--- START OF MATERIAL ---
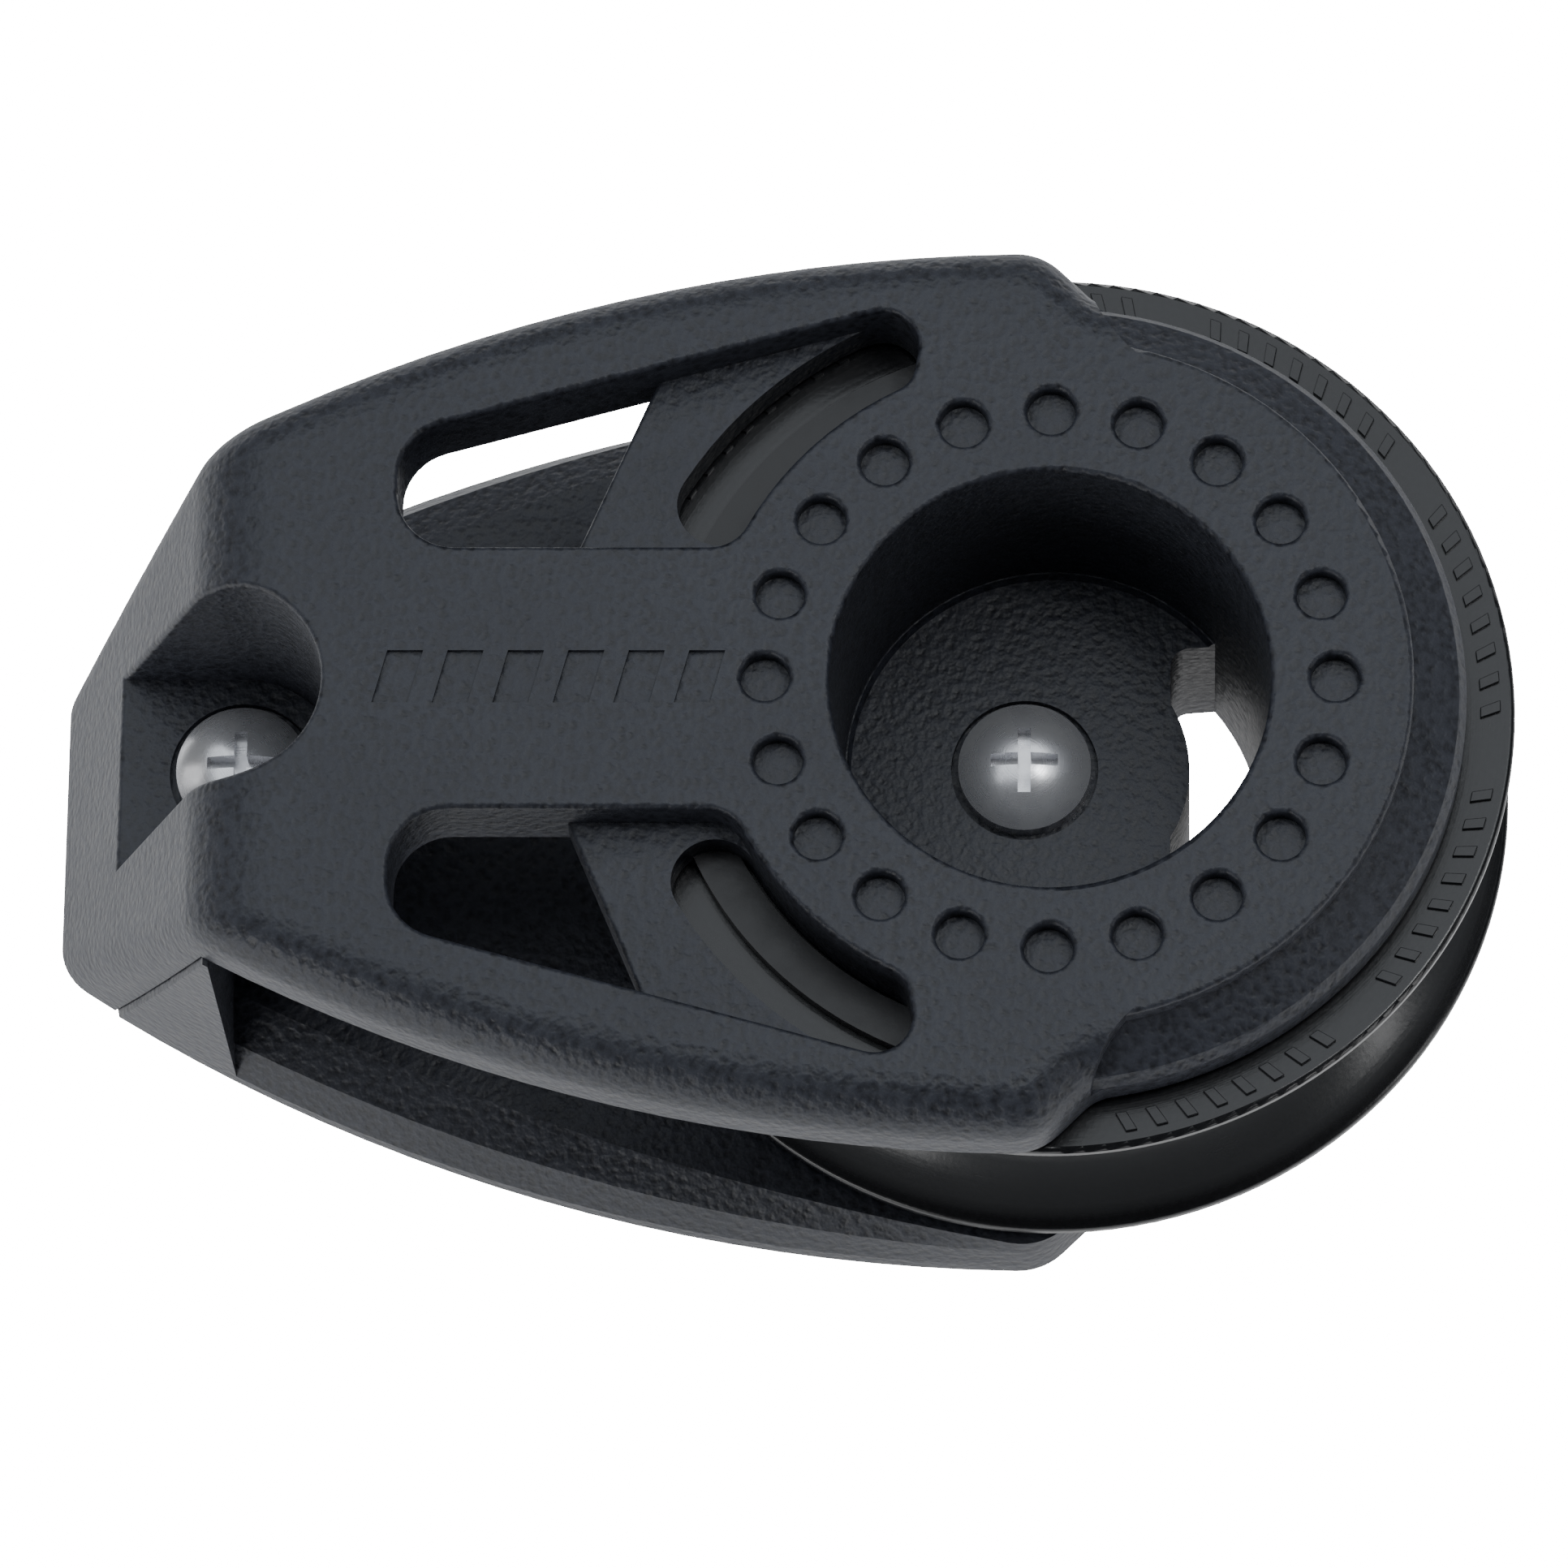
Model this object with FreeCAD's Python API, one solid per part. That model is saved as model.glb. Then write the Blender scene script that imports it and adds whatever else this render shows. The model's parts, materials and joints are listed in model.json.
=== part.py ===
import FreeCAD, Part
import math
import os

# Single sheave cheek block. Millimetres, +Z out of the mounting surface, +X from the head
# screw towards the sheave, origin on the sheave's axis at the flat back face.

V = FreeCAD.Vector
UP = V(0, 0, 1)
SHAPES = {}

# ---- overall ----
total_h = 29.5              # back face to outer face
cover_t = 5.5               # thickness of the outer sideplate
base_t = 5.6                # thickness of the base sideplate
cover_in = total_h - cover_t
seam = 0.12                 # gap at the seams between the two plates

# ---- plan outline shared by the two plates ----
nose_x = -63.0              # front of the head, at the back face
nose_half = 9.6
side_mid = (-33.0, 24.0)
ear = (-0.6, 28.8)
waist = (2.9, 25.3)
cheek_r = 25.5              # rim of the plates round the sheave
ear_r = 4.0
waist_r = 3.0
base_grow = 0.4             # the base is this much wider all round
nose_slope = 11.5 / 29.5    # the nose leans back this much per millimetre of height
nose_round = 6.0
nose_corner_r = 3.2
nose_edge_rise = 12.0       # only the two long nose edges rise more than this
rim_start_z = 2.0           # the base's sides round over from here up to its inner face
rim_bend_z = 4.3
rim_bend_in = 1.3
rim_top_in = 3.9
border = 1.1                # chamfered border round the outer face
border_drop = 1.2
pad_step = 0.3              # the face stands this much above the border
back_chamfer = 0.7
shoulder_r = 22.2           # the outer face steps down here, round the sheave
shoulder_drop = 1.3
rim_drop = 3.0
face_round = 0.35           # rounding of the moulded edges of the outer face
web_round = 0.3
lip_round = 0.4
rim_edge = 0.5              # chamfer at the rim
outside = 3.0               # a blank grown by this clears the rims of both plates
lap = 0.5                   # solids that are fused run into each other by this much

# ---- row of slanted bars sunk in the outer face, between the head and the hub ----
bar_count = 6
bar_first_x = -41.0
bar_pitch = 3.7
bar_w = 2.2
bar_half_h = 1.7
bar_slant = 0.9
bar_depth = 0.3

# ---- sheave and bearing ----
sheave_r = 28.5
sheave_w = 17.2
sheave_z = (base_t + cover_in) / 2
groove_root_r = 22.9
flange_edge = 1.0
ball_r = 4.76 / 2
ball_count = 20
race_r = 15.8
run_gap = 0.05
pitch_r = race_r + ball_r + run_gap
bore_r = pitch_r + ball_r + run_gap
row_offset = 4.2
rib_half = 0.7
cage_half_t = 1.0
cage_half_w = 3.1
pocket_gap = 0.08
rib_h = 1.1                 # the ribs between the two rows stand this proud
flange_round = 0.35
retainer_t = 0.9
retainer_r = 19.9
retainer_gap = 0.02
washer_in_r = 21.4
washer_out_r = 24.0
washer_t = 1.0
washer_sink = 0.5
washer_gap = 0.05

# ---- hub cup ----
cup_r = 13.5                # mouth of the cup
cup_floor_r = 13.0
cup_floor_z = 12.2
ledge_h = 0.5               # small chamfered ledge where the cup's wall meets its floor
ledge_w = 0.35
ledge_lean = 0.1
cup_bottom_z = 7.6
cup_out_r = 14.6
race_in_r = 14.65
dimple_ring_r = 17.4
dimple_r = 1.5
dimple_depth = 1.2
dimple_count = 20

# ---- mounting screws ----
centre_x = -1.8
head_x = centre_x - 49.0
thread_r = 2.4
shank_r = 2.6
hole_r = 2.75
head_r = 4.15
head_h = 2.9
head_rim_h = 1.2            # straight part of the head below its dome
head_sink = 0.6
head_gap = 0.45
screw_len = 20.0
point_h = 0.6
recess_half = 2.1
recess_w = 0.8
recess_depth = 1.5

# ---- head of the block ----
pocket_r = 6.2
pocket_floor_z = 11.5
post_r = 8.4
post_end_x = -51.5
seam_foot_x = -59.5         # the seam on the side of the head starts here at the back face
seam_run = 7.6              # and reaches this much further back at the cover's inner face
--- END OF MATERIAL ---
**REQUEST:**
Copy down the material exactly as written.

**RESULT OF THE TASK:**
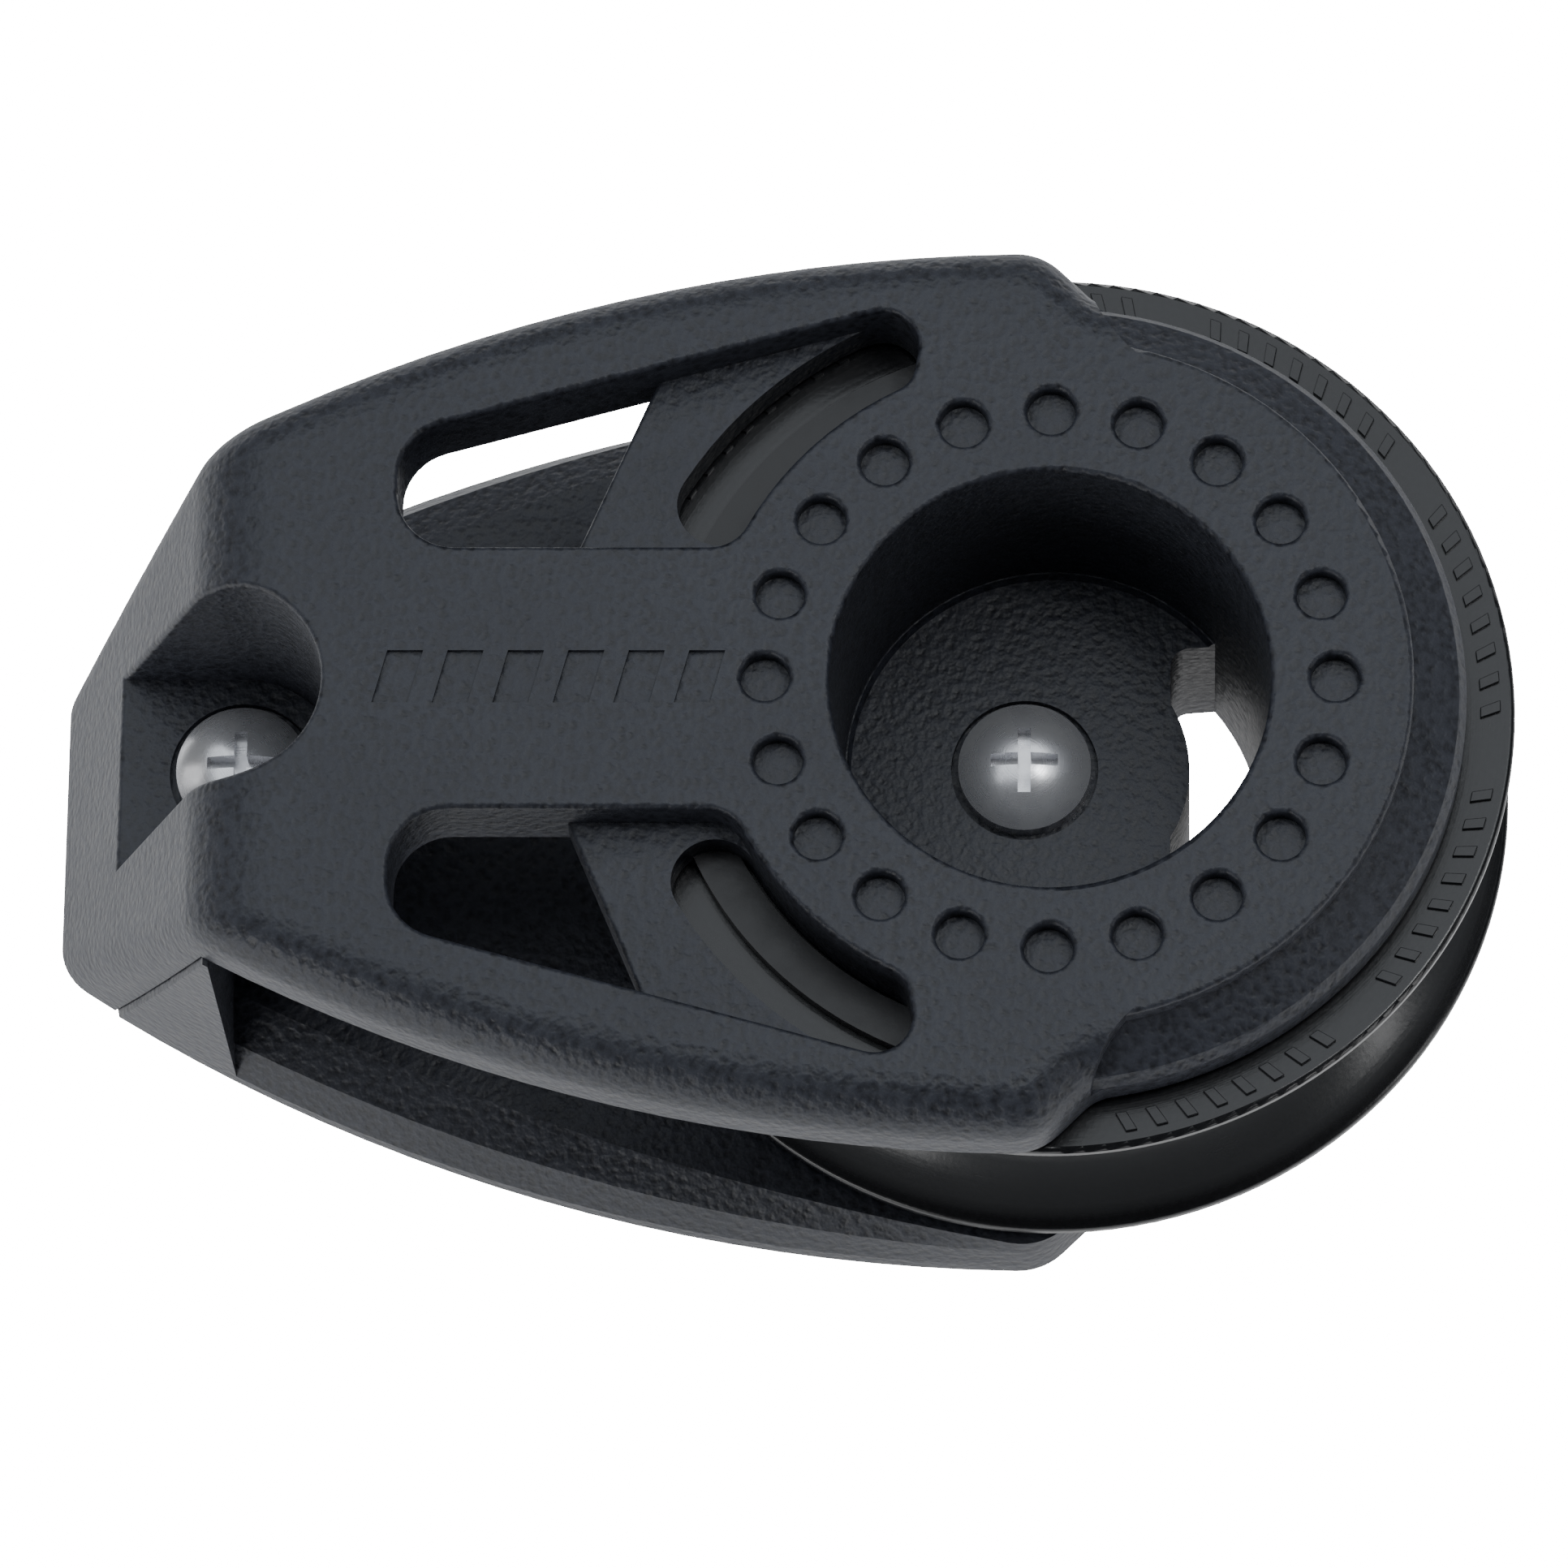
Model this object with FreeCAD's Python API, one solid per part. That model is saved as model.glb. Then write the Blender scene script that imports it and adds whatever else this render shows. The model's parts, materials and joints are listed in model.json.
=== part.py ===
import FreeCAD, Part
import math
import os

# Single sheave cheek block. Millimetres, +Z out of the mounting surface, +X from the head
# screw towards the sheave, origin on the sheave's axis at the flat back face.

V = FreeCAD.Vector
UP = V(0, 0, 1)
SHAPES = {}

# ---- overall ----
total_h = 29.5              # back face to outer face
cover_t = 5.5               # thickness of the outer sideplate
base_t = 5.6                # thickness of the base sideplate
cover_in = total_h - cover_t
seam = 0.12                 # gap at the seams between the two plates

# ---- plan outline shared by the two plates ----
nose_x = -63.0              # front of the head, at the back face
nose_half = 9.6
side_mid = (-33.0, 24.0)
ear = (-0.6, 28.8)
waist = (2.9, 25.3)
cheek_r = 25.5              # rim of the plates round the sheave
ear_r = 4.0
waist_r = 3.0
base_grow = 0.4             # the base is this much wider all round
nose_slope = 11.5 / 29.5    # the nose leans back this much per millimetre of height
nose_round = 6.0
nose_corner_r = 3.2
nose_edge_rise = 12.0       # only the two long nose edges rise more than this
rim_start_z = 2.0           # the base's sides round over from here up to its inner face
rim_bend_z = 4.3
rim_bend_in = 1.3
rim_top_in = 3.9
border = 1.1                # chamfered border round the outer face
border_drop = 1.2
pad_step = 0.3              # the face stands this much above the border
back_chamfer = 0.7
shoulder_r = 22.2           # the outer face steps down here, round the sheave
shoulder_drop = 1.3
rim_drop = 3.0
face_round = 0.35           # rounding of the moulded edges of the outer face
web_round = 0.3
lip_round = 0.4
rim_edge = 0.5              # chamfer at the rim
outside = 3.0               # a blank grown by this clears the rims of both plates
lap = 0.5                   # solids that are fused run into each other by this much

# ---- row of slanted bars sunk in the outer face, between the head and the hub ----
bar_count = 6
bar_first_x = -41.0
bar_pitch = 3.7
bar_w = 2.2
bar_half_h = 1.7
bar_slant = 0.9
bar_depth = 0.3

# ---- sheave and bearing ----
sheave_r = 28.5
sheave_w = 17.2
sheave_z = (base_t + cover_in) / 2
groove_root_r = 22.9
flange_edge = 1.0
ball_r = 4.76 / 2
ball_count = 20
race_r = 15.8
run_gap = 0.05
pitch_r = race_r + ball_r + run_gap
bore_r = pitch_r + ball_r + run_gap
row_offset = 4.2
rib_half = 0.7
cage_half_t = 1.0
cage_half_w = 3.1
pocket_gap = 0.08
rib_h = 1.1                 # the ribs between the two rows stand this proud
flange_round = 0.35
retainer_t = 0.9
retainer_r = 19.9
retainer_gap = 0.02
washer_in_r = 21.4
washer_out_r = 24.0
washer_t = 1.0
washer_sink = 0.5
washer_gap = 0.05

# ---- hub cup ----
cup_r = 13.5                # mouth of the cup
cup_floor_r = 13.0
cup_floor_z = 12.2
ledge_h = 0.5               # small chamfered ledge where the cup's wall meets its floor
ledge_w = 0.35
ledge_lean = 0.1
cup_bottom_z = 7.6
cup_out_r = 14.6
race_in_r = 14.65
dimple_ring_r = 17.4
dimple_r = 1.5
dimple_depth = 1.2
dimple_count = 20

# ---- mounting screws ----
centre_x = -1.8
head_x = centre_x - 49.0
thread_r = 2.4
shank_r = 2.6
hole_r = 2.75
head_r = 4.15
head_h = 2.9
head_rim_h = 1.2            # straight part of the head below its dome
head_sink = 0.6
head_gap = 0.45
screw_len = 20.0
point_h = 0.6
recess_half = 2.1
recess_w = 0.8
recess_depth = 1.5

# ---- head of the block ----
pocket_r = 6.2
pocket_floor_z = 11.5
post_r = 8.4
post_end_x = -51.5
seam_foot_x = -59.5         # the seam on the side of the head starts here at the back face
seam_run = 7.6              # and reaches this much further back at the cover's inner face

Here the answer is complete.